--- Start ---
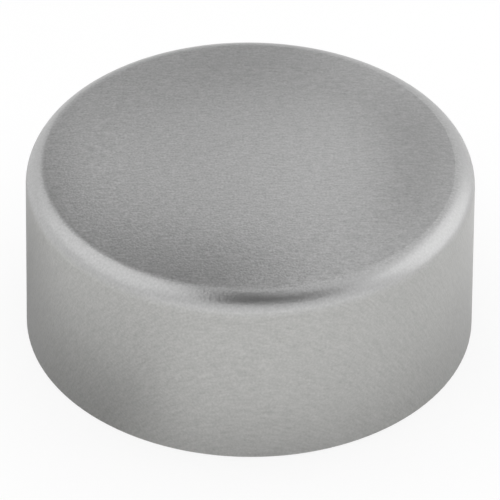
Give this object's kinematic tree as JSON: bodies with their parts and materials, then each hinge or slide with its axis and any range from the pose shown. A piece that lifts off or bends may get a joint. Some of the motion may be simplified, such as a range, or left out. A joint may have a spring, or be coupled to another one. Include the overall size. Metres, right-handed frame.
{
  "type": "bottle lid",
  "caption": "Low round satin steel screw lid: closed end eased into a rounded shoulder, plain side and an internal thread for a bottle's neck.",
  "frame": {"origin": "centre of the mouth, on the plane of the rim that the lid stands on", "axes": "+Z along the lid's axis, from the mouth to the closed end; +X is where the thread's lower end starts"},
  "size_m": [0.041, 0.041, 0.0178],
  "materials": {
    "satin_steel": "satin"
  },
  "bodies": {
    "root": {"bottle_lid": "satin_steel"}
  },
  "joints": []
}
--- End ---
--- Start ---
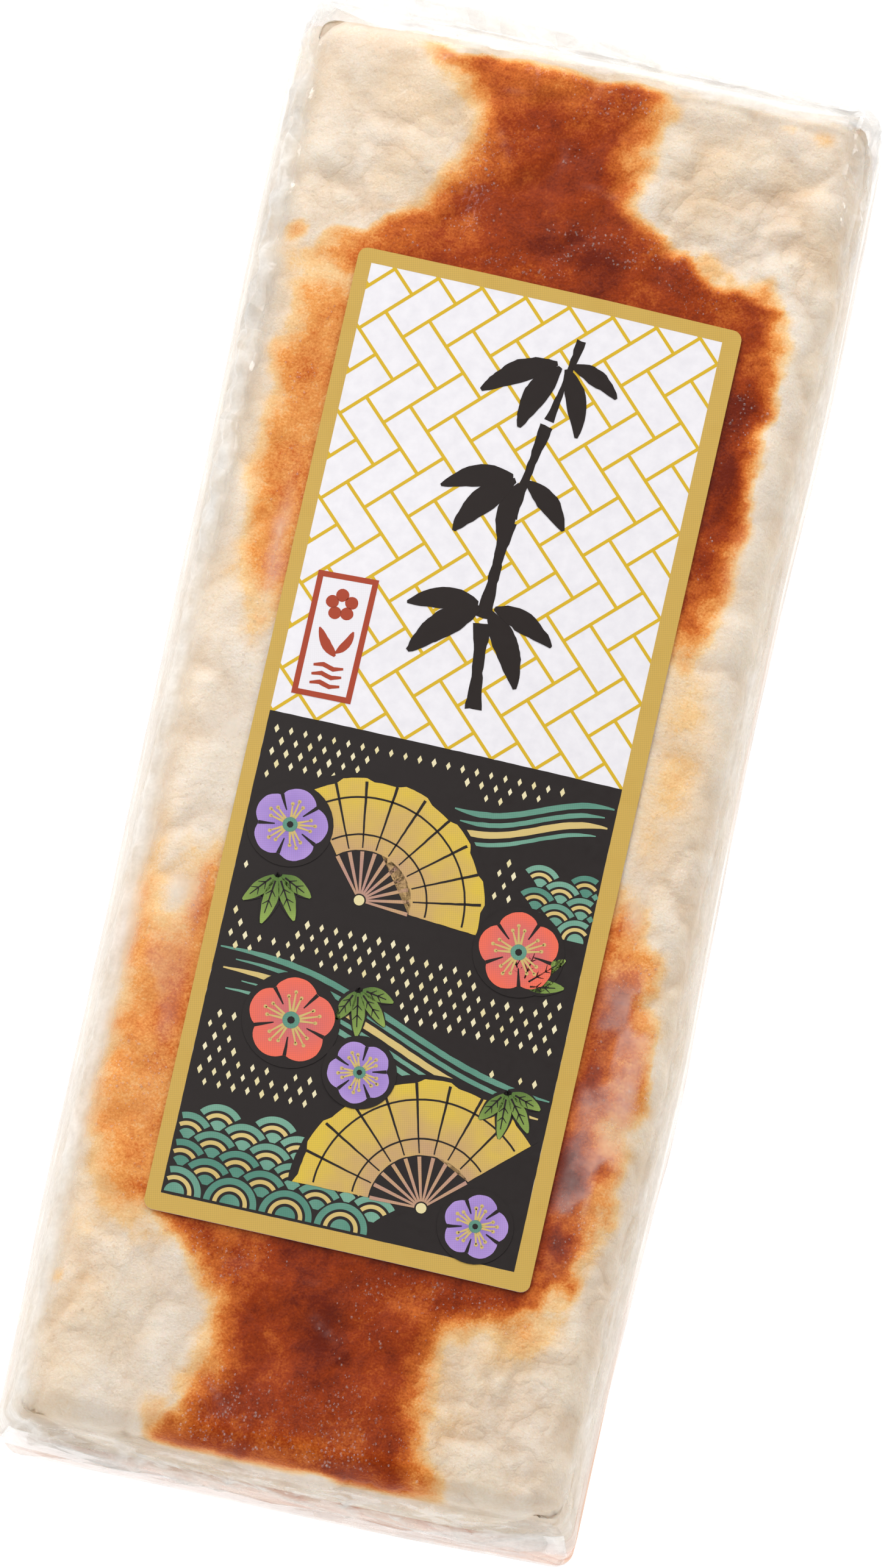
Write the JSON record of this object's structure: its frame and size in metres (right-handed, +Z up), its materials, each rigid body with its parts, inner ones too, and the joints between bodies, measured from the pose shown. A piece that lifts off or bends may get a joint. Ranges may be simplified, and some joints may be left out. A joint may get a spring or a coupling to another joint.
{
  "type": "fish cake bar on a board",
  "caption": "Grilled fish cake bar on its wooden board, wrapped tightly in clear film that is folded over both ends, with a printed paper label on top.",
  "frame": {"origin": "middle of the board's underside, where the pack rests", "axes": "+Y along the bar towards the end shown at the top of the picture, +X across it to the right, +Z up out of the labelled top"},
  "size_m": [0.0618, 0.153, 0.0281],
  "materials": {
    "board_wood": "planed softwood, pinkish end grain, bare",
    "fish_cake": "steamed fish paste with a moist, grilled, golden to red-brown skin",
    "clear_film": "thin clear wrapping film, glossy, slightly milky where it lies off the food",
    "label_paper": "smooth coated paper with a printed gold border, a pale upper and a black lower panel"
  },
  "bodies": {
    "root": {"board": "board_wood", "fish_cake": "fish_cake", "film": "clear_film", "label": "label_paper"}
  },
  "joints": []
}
--- End ---
• _PROBLEM REQUIREMENTS_
Show each line holding the word "bends".

• _SOLUTION FOR THIS TASK_
Give this object's kinematic tree as JSON: bodies with their parts and materials, then each hinge or slide with its axis and any range from the pose shown. A piece that lifts off or bends may get a joint. Some of the motion may be simplified, such as a range, or left out. A joint may have a spring, or be coupled to another one. Include the overall size. Metres, right-handed frame.
Write the JSON record of this object's structure: its frame and size in metres (right-handed, +Z up), its materials, each rigid body with its parts, inner ones too, and the joints between bodies, measured from the pose shown. A piece that lifts off or bends may get a joint. Ranges may be simplified, and some joints may be left out. A joint may get a spring or a coupling to another joint.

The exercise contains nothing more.